Copyright: Helena Frith Powell 2008

One book better than two?

Two Lipsticks and a LoverI have finally made it into the Guardian newspaper, twice in a week. I wrote a blog about romantic literary heroes that don’t age, then appeared in a piece in today’s lifestyle section. Today’s article is not flattering (read it here if you can be bothered, it goes on a bit). The writer, someone I’ve never heard of called Zoe Williams, clearly loathes and detests me. This is not unusual in a Guardian writer. She says she is ‘amazed’ by me, calling me a ‘no-mark’. What’s that exactly?
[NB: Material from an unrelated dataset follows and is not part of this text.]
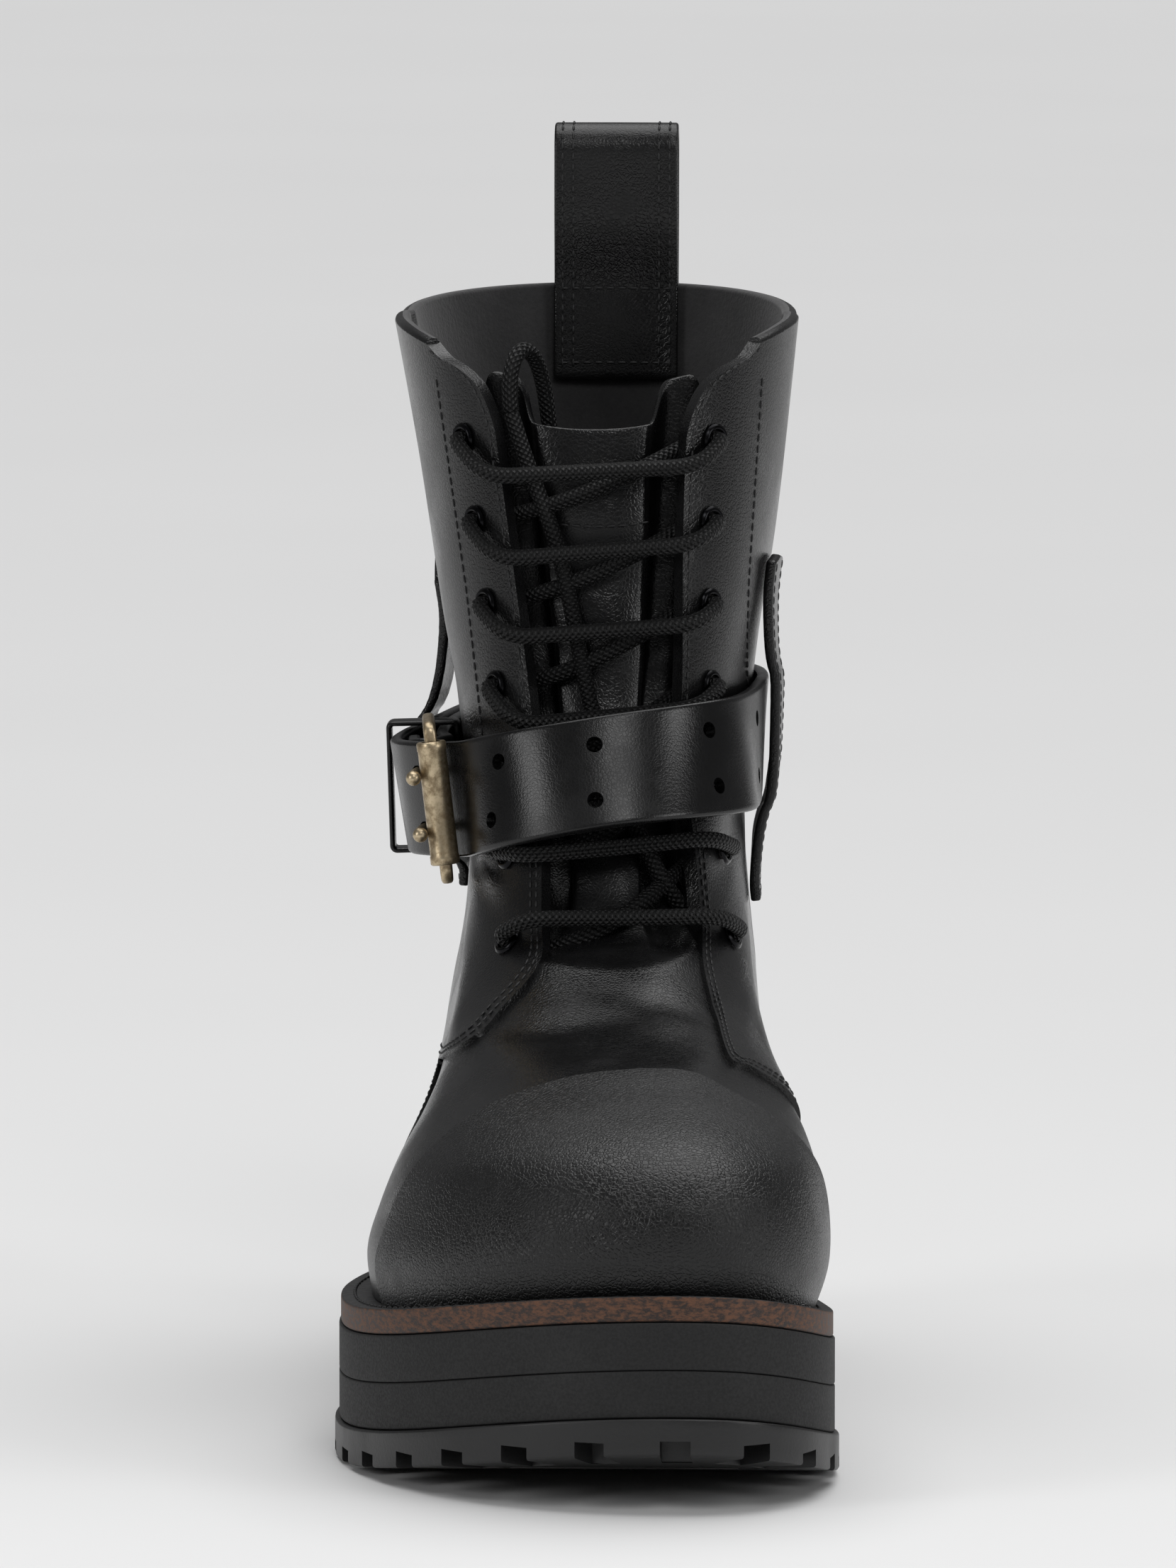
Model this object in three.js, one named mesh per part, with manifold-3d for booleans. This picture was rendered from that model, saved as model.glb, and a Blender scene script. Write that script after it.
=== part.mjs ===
// A right-foot lace-up platform boot with an ankle belt, in millimetres.
// Toe towards -Y, medial side +X, +Z up. The sole rests on z = 0 at the ball and at the heel.
import * as THREE from "three";
import { mergeVertices } from "three/addons/utils/BufferGeometryUtils.js";
import Module from "manifold-3d";

const wasm = await Module();
wasm.setup();

// Driving sizes
const soleLength = 305;
const soleWidth = 118;
const footLength = 294;
const footWidth = 104;
const collarRise = 206;
const wall = 2.4;
const overlay = 1.3;
const gap = 0.3;

const outsoleThick = 9;
const midsoleThick = 11;
const weltThick = 6;
const insoleThick = 3;
const toeSpring = 14;
const heelLift = 12;
const lugDepth = 3.4;
const lugPitch = 19;
const notchWidth = 7;
const notchReach = 13;

const laceDiameter = 3.8;
const laceClear = 0.6;
const eyeletBore = 4.6;
const eyeletFlange = 7.4;
const eyeletMetal = 0.45;
const eyeletRows = 7;

const tongueThick = 2.2;
const tongueFold = 5;

const loopWidth = 30;
const loopHeight = 40;
const loopThick = 2.3;
const loopPatch = 22;
const loopBow = 9;

const beltHeight = 27.5;
const beltThick = 3;
const beltHole = 3.9;
const beltTilt = 0.2;
const keeperWidth = 14;
const keeperThick = 2.4;

const rollerDiameter = 7;
const frameRod = 4.2;
const prongRod = 2.6;
const prongBall = 3.6;

// Levels of the sole stack above its underside
const midsoleBase = outsoleThick;
const upperMidsoleBase = midsoleBase + midsoleThick;
const weltBase = upperMidsoleBase + midsoleThick;
const stackTop = weltBase + weltThick + gap;

const clamp = (v, low, high) => Math.min(high, Math.max(low, v));
const mix = (a, b, k) => a + (b - a) * k;
const smooth = (v) => {
  const k = clamp(v, 0, 1);
  return k * k * (3 - 2 * k);
};

// Underside line of the shoe: toe spring, flat tread at the ball, rise to the heel seat.
const springStart = -0.19 * soleLength;
const liftStart = -0.065 * soleLength;
const liftEnd = 0.23 * soleLength;
function lineLift(y) {
  const toe = clamp((springStart - y) / (soleLength / 2 + springStart), 0, 1.2);
  const heel = smooth((y - liftStart) / (liftEnd - liftStart));
  return toeSpring * toe * toe + heelLift * heel;
}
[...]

I can only assume that she is referring to my wrinkle-free complexion, something I am rather pleased about. She goes on to insist that she cannot believe how I managed to string out my observations about French women into one book, let alone two.

It was around here that I got confused. I know I write books with more regularity than most people have their eye-brows plucked, but can I really have missed one? What is this second book about French women?

It was then I twigged: Ms Williams is referring to the US edition of Two Lipsticks and a Lover, called All you need to be Impossibly French. How unfortunate. It is one thing writing a vehement attack on someone, but to get such a basic fact wrong is rather, well, sloppy.

All You Need To Be Impossibly FrenchMs Williams has every right to refuse to take care of herself (as she so proudly states that she does) but she should really take more care in her research. Moreover, she is guilty of missing the point of my one book about Frenchwomen. It is not that I think that Frenchwomen are a superior race, nor do I think that English women should be condemned for not looking good. However, I do think that one can both look good and be intelligent; it is these two qualities that one should strive for. I said in the book that I thought that English women had a stronger sense of sisterhood and I would always rather go out with a group of them than a group of French women.

If Ms Williams had bothered to read one of the books – rather than thinking they were two separate books – she would have learnt this. But maybe she was too busy stroking her goatee to care!